UPCOMING EVENT: T-H Marine BFL - 2017 - Old Hickory Lake

Dudley the closer: Part 1

The reigning FLW Tour Angler of the Year and FLW Outdoors leading money winner, David Dudley, is one of professional bass fishing's best closers

Anyone who has been around the sport of professional fishing for a long time probably has a "Dudley story."

A Dudley story is any tale that involves well-known pro David Dudley of Lynchburg, Va., and the very peculiar ways he goes about his professional fishing career.

Perhaps one of the best examples of a Dudley story comes from legendary pro Rick Clunn, who happened upon a young and stranded David Dudley while practicing for a tournament on the James River many years ago.

"David had run out of gas in the middle of the river," Clunn recalled. "I offered to take him to a nearby marina (about four or five miles away), but he insisted that I just tow him over to the bank. There was a big farm up on the bank, and someone was running some kind of machinery up there."

As requested, Clunn towed Dudley to the bank, and Dudley scurried up the bank and out of sight.

"David had a co-angler practicing with him who stayed with the boat," Clunn continued. "But I decided to hang around a minute or two just to make sure these guys could get some gas."

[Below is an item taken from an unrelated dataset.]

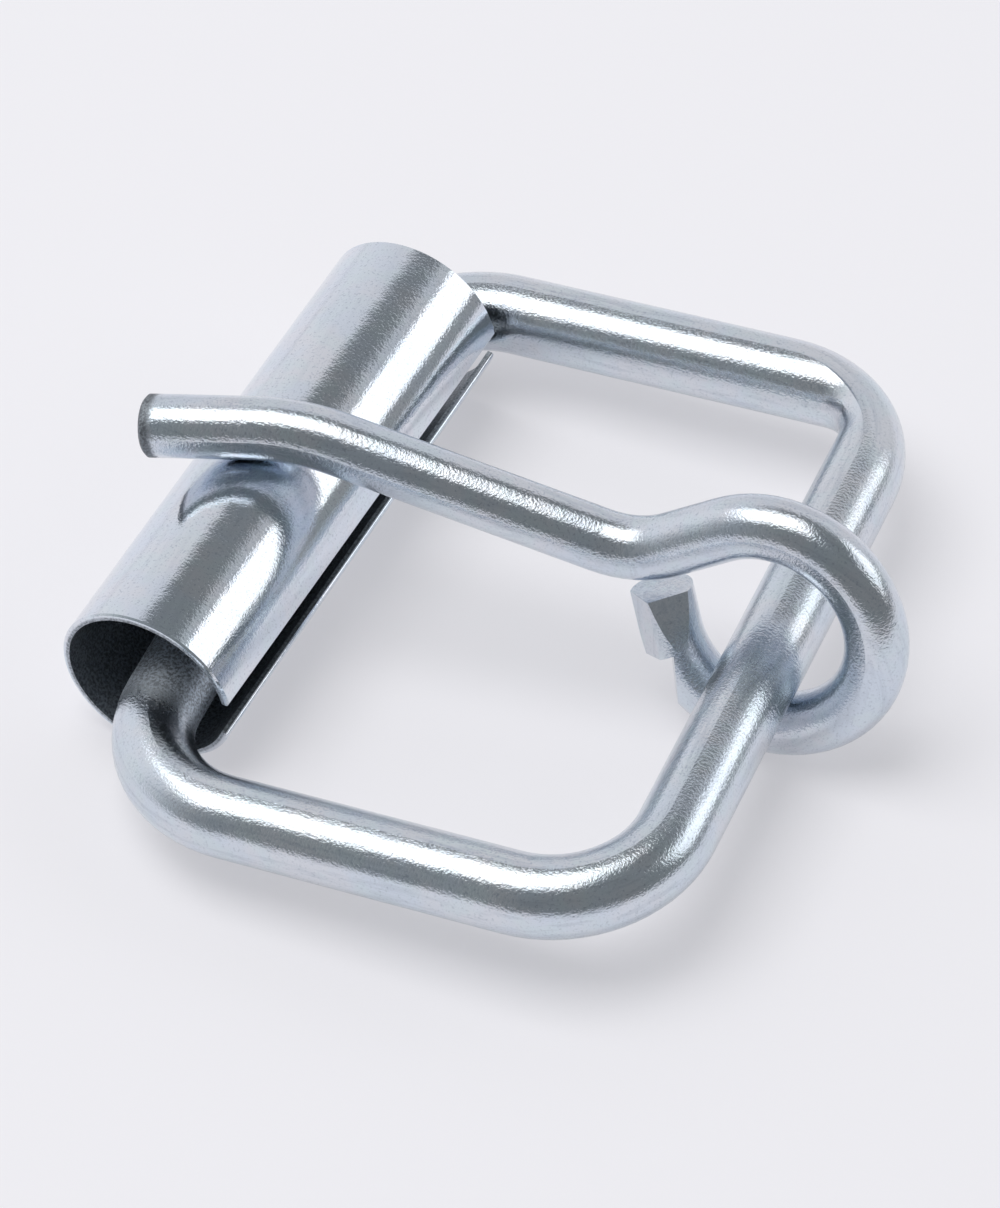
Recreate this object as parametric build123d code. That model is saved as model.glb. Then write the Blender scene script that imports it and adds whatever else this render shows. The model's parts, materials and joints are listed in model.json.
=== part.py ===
from build123d import *
import math
import os

# Wire roller buckle for a strap 25 mm wide, in millimetres.
# A round-wire frame, a rolled sheet roller loose on one cross bar, and a wire tongue whose open eye
# hangs on the other cross bar, the strap bar.
#
# The frame lies in its own plane first: x runs from the roller bar to the strap bar, y along both bars,
# z up out of the plane, and the origin is the middle of the strap bar's centre line.
# The whole buckle is then tilted about the strap bar to the way it rests on a table.

# Frame
frame_wire_d = 3.2
strap_width = 25.5
bar_spacing = 21.3
bend_inner_r = 3.15
pinched_inner_r = 1.2
wire_end_gap = 0.2

# Roller
roller_od = 7.4
roller_sheet = 0.3
roller_near_play = 2.75
roller_far_play = 0.42
roller_skew = 4.3
roller_bar_gap = 0.35
roller_bar_side = 46.0
slit_near_width = 1.7
slit_far_width = 1.15
slit_angle = 8.0
rim_edge_break = 0.07
lip_edge_r = 0.12

# Tongue
tongue_wire_d = 2.5
eye_inner_d = 6.1
eye_bar_gap = 0.1
eye_lean = 15.6
eye_offset = 0.43
eye_end_angle = 15.0
eye_end_gap = 0.5
neck_reach = 5.6
neck_rise = 1.75
neck_bend_r = 3.9
shaft_set = 7.7
shaft_bend_reach = 19.3
shaft_bend_r = 9.0
tip_fall = 8.7
tip_reach = 25.4
tongue_roller_gap = 0.1
tip_edge_break = 0.12
end_flat_depth = 0.25
end_flat_turn = 49.0
end_flat_length = 2.9
end_chisel_depth = 0.3
end_chisel_turn = 128.0
end_chisel_length = 2.2
nick_depth = 1.05
nick_far_depth = 0.35
nick_turn = 28.0
nick_length = 2.4
nick_angle = 26.0

# Sizes that follow
frame_r = frame_wire_d / 2
tongue_r = tongue_wire_d / 2
roller_r = roller_od / 2
bend_r = bend_inner_r + frame_r
half_width = strap_width / 2 + frame_r
bar_half = half_width - bend_r
lean = math.radians(eye_lean)
eye_r = eye_inner_d / 2 + tongue_r
eye_height = eye_r * math.cos(lean) - (frame_r + tongue_r + eye_bar_gap)

# The roller hangs on its bar: where the straight bar ends, the bar lies against the bore's wall.
bar_reach = roller_r - roller_sheet - frame_r - roller_bar_gap
roller_lift = bar_reach * math.sin(math.radians(roller_bar_side))
roller_shift = bar_reach * math.cos(math.radians(roller_bar_side)) - bar_half * math.tan(math.radians(roller_skew))
roller_len = strap_width - roller_near_play - roller_far_play
roller_mid = (roller_near_play - roller_far_play) / 2

# At rest the lowest point of the eye and the roller's underside are level.
eye_bottom = eye_height - eye_r * math.cos(lean) - tongue_r
roller_bottom = roller_lift - roller_r
rest_tilt = math.degrees(math.asin((roller_bottom - eye_bottom) / bar_spacing))

# The eye's own plane: forward is towards the roller, up leans back from the vertical.
eye_centre = Vector(0, eye_offset, eye_height)
eye_forward = Vector(-1, 0, 0)
eye_up = Vector(0, math.sin(lean), math.cos(lean))
eye_side = Vector(0, -math.cos(lean), math.sin(lean))


def tongue_point(forward, up):
    """A point of the tongue's bending plane; beyond the neck the shaft is set to one side."""
    past = max(forward - neck_reach, 0)
    turn = math.radians(shaft_set)
    along = min(forward, neck_reach) + past * math.cos(turn)
    return eye_centre + eye_forward * along + eye_up * up + eye_side * (past * math.sin(turn))


def eye_point(angle):
    """A point of the eye's centre line, at an angle from forward through up, in degrees."""
    turn = math.radians(angle)
    return tongue_point(eye_r * math.cos(turn), eye_r * math.sin(turn))


def across_eye(point, angle):
    """The plane across the eye's wire at a point: x points outward and z along the wire to its free end."""
    turn = math.radians(angle)
    outward = eye_forward * math.cos(turn) + eye_up * math.sin(turn)
    onward = eye_up * math.cos(turn) - eye_forward * math.sin(turn)
    return Plane(origin=point, x_dir=outward, z_dir=onward)


def height_over(forward, height):
    """How far up the bending plane a point has to be to stand at a height above the frame's plane."""
    return (height - tongue_point(forward, 0).Z) / eye_up.Z


def wire(path, radius):
    """Round wire along a path."""
    start = Plane(origin=path @ 0, z_dir=path % 0)
    return sweep(start * Circle(radius), path=path)


def make_frame():
    """One wire bent into a closed rounded rectangle; its ends meet on the roller bar."""
    end = wire_end_gap / 2
    path = FilletPolyline(
        (-bar_spacing, end),
        (-bar_spacing, half_width),
        (0, half_width),
        (0, -half_width),
        (-bar_spacing, -half_width),
        (-bar_spacing, -end),
        radius=bend_r,
    )
    return wire(path, frame_r) - pinched_away()


def pinched_away():
    """What the tight inside of the far bend at the strap bar lacks against an even bend."""
    path = FilletPolyline(
        (-bend_r, half_width),
        (0, half_width),
        (0, half_width - bend_r),
        radius=pinched_inner_r + frame_r,
    )
    inside = Box(bend_r, bend_r, frame_wire_d, align=(Align.MIN, Align.MIN, Align.CENTER))
    inside &= Cylinder(bend_r, frame_wire_d)
    return Pos(-bend_r, half_width - bend_r, 0) * inside - wire(path, frame_r)


def make_roller():
    """Sheet strip rolled into a tube, with an open slit that faces the window of the frame."""
    bore_r = roller_r - roller_sheet
    tube = extrude(Circle(roller_r) - Circle(bore_r), amount=roller_len)
    slit = make_face(Polyline(
        (0, -slit_far_width / 2),
        (roller_len, -slit_near_width / 2),
        (roller_len, slit_near_width / 2),
        (0, slit_far_width / 2),
        close=True,
    ))
    slit = Plane(origin=(0, 0, 0), x_dir=(0, 0, 1), z_dir=(1, 0, 0)) * extrude(slit, amount=roller_od)
    strip = tube - Rot(0, 0, -slit_angle) * slit
    rims = strip.edges().filter_by(GeomType.CIRCLE).group_by(SortBy.RADIUS)[-1]
    strip = chamfer(rims, rim_edge_break)
    lips = strip.edges().filter_by(GeomType.ELLIPSE)
    outer_lips = lips.filter_by(lambda edge: math.hypot((edge @ 0.5).X, (edge @ 0.5).Y) > (roller_r + bore_r) / 2)
    strip = fillet(outer_lips, lip_edge_r)
    # Local x, y and z become x, z and -y of the frame, so the tube is turned end for end.
    axis = Location((roller_shift - bar_spacing, 0, roller_lift), (0, 0, -roller_skew))
    return axis * Pos(0, roller_len / 2 + roller_mid, 0) * Rot(90, 0, 0) * strip


def wedge(turn, depth, far_depth, length):
    """What a cutter takes from the side of the tongue's wire, turned about the wire, back from the end."""
    clear = 2 * tongue_r
    side = make_face(Polyline(
        (tongue_r - depth, 0),
        (clear, 0),
        (clear, -length),
        (tongue_r - far_depth, -length),
        close=True,
    ))
    return Rot(0, 0, turn) * extrude(Plane.XZ * side, amount=clear, both=True)


def make_tongue():
    """One wire: the free end, the eye round the bar, the neck, the shaft and the tip."""
    neck_distance = math.hypot(neck_reach, neck_rise)
    neck_angle = math.degrees(math.atan2(neck_rise, neck_reach))
    leave_angle = neck_angle + math.degrees(math.acos(eye_r / neck_distance))
    end_angle = -eye_end_angle

    # The tip's straight lies tangent to the roller, with a small gap.
    fall = math.radians(tip_fall)
    over_roller = bar_spacing - roller_shift
    rest_height = roller_lift + (roller_r + tongue_r + tongue_roller_gap) / math.cos(fall)
    rest_up = height_over(over_roller, rest_height)
    bend_up = rest_up + (over_roller - shaft_bend_reach) * math.tan(fall)
    tip_up = rest_up - (tip_reach - over_roller) * math.tan(fall)

    eye = ThreePointArc(eye_point(end_angle), eye_point((end_angle + leave_angle) / 2 - 180), eye_point(leave_angle))
    shaft = FilletPolyline(
        eye_point(leave_angle),
        tongue_point(neck_reach, neck_rise),
        tongue_point(shaft_bend_reach, bend_up),
        tongue_point(tip_reach, tip_up),
        radius=[neck_bend_r, shaft_bend_r],
    )

    # The free end runs straight up from the eye and stops short of the shaft's underside.
    leave = math.radians(leave_angle)
    end_turn = math.radians(end_angle)
    end_forward = eye_r / math.cos(end_turn)
    shaft_up = neck_rise + (neck_reach - end_forward) / math.tan(leave)
    end_up = shaft_up - tongue_r / math.sin(leave) - eye_end_gap
    end_length = (end_up - eye_r * math.sin(end_turn)) / math.cos(end_turn)
    end_point = eye_point(end_angle) + (eye_up * math.cos(end_turn) - eye_forward * math.sin(end_turn)) * end_length
    path = Wire([Line(end_point, eye_point(end_angle)), eye] + shaft.edges())
    body = wire(path, tongue_r)
    tip_edge = body.edges().filter_by(GeomType.CIRCLE).sort_by_distance(tongue_point(tip_reach, tip_up))[0]
    body = chamfer(tip_edge, tip_edge_break)

    # The free end was cut off with blunt jaws: a flat down one side, a chisel face and a nick below them.
    end = across_eye(end_point, end_angle)
    body -= end * wedge(end_flat_turn, end_flat_depth, end_flat_depth, end_flat_length)
    body -= end * wedge(end_chisel_turn, end_chisel_depth, 0, end_chisel_length)
    nick = wedge(nick_turn, nick_depth, nick_far_depth, nick_length)
    body -= across_eye(eye_point(-nick_angle), -nick_angle) * nick
    return body


def at_rest(piece, label):
    """Tilt a piece with the whole buckle, about the strap bar, and name it."""
    rested = Rot(0, -rest_tilt, 0) * piece
    rested.label = label
    return rested


os.makedirs("parts", exist_ok=True)
pieces = [
    at_rest(make_frame(), "frame"),
    at_rest(make_roller(), "roller"),
    at_rest(make_tongue(), "tongue"),
]
for piece in pieces:
    export_step(piece, "parts/" + piece.label + ".step")

whole = Compound(children=pieces).bounding_box()
print("tilt at rest", round(rest_tilt, 3), "lowest", round(whole.min.Z, 3), "size", whole.size)
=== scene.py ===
# %% [markdown]
# # A wire roller buckle, dressed for its photograph
# The buckle is three pieces of bright zinc-plated steel: a frame of round wire, a roller of thin sheet
# on one of its bars, and a wire tongue hooked round the other bar.
# All three are rigid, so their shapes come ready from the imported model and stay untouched.
# What Blender adds is the plating, the light of a small studio and the camera.

import json
import math

import bpy
from mathutils import Matrix, Vector


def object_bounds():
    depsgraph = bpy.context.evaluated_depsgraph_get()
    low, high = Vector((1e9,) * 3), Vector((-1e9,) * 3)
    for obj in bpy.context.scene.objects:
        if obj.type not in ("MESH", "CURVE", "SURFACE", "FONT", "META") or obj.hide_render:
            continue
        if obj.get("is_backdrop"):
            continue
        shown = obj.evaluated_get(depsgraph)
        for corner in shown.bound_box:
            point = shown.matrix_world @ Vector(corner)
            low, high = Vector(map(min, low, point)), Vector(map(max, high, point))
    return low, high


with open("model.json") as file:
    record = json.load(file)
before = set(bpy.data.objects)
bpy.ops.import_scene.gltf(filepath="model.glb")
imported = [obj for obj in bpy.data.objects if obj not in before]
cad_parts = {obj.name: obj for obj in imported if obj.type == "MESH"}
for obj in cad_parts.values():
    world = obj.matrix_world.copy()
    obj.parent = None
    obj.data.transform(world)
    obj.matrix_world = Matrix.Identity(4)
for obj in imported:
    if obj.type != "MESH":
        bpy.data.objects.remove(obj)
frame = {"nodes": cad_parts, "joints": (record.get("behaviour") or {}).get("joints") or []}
cad_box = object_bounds()

MM = 0.001
scene = bpy.context.scene
scene.view_settings.view_transform = "Standard"
print("pieces", sorted(frame["nodes"]), "box", [round(v / MM, 2) for corner in cad_box for v in corner])

# %% [markdown]
# ## The buckle's own frame
# The wire frame doesn't lie flat: the eye of the tongue is deeper than the roller, so the whole buckle rests
# tilted by about four degrees, turned about the strap bar. The camera and the finishes are simplest to place
# along the wire, so one matrix turns points of the untilted frame into the scene.
# The middle of the strap bar is the origin of both. The wire's centre line is given in millimetres, because
# the finishes are reckoned in them.

# %% Frame sizes and tilt
BAR_SPACING = 21.3
HALF_WIDTH = 14.35
BEND_RADIUS = 4.75
TILT = math.radians(-4.154)
tilted = Matrix.Rotation(TILT, 4, "Y")
print("tilt", round(math.degrees(TILT), 3), "degrees about the strap bar")

# %% [markdown]
# ## Camera
# The photograph is a close view from the near corner, from about 46 degrees above the frame's plane.
# A camera could be set by eye, but a small object gives it away quickly when the perspective is off, so its
# bearing, height, roll and distance were solved from the outlines of the frame.
# The focal length is in widths of the picture. The long lens goes with the distance of a quarter of a metre.

# %% Camera
VIEW_BEARING = math.radians(27.886)
VIEW_HEIGHT = math.radians(46.170)
VIEW_ROLL = math.radians(-6.996)
VIEW_DISTANCE = 254.42 * MM
VIEW_TARGET = Vector((-10.922, -0.798, 0.0)) * MM
SENSOR_WIDTH = 36.0
FOCAL_WIDTHS = 6.5443

towards_camera = Vector((
    math.cos(VIEW_HEIGHT) * math.sin(VIEW_BEARING),
    -math.cos(VIEW_HEIGHT) * math.cos(VIEW_BEARING),
    math.sin(VIEW_HEIGHT),
))
level_right = Vector((math.cos(VIEW_BEARING), math.sin(VIEW_BEARING), 0.0))
level_up = towards_camera.cross(level_right)
right = level_right * math.cos(VIEW_ROLL) + level_up * math.sin(VIEW_ROLL)
up = towards_camera.cross(right)

camera_data = bpy.data.cameras.new("camera")
camera_data.sensor_fit = "HORIZONTAL"
camera_data.sensor_width = SENSOR_WIDTH
camera_data.lens = SENSOR_WIDTH * FOCAL_WIDTHS
camera_data.clip_start = 5 * MM
camera = bpy.data.objects.new("camera", camera_data)
scene.collection.objects.link(camera)
facing = Matrix((right, up, towards_camera)).transposed().to_4x4()
place = Matrix.Translation(VIEW_TARGET + towards_camera * VIEW_DISTANCE)
camera.matrix_world = tilted @ place @ facing
scene.camera = camera
print("camera at", [round(v / MM, 1) for v in camera.matrix_world.translation])
print("lens", round(camera_data.lens, 1))

# %% [markdown]
# ## Shader maths as Python
# A finish is a sum of many small patterns, and as a node graph it soon becomes unreadable.
# The class below wraps one output socket. Sums on it add Math nodes, so a line such as `1 - mask * 0.4`
# reads as what it does. Numbers alone stay plain Python. Vectors and colours have methods of their own,
# because a Math node would turn a colour grey.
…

It was then that Dudley's practice partner confided in Clunn that this had been the third time Dudley had run out of gas during practice.

"At first I was a little surprised by that," Clunn said. "I mean, how could you run out of gas that many times?"

Clunn's question was soon answered as Dudley came bounding down the hill with a 5-gallon gas can, half full of gas.

As Dudley poured the gas in his boat, he explained that the farmer spared him a couple of gallons of gas.

Clunn then recommended that Dudley use his precious little bit of gas to run back down to the marina where he could completely fill up his tanks.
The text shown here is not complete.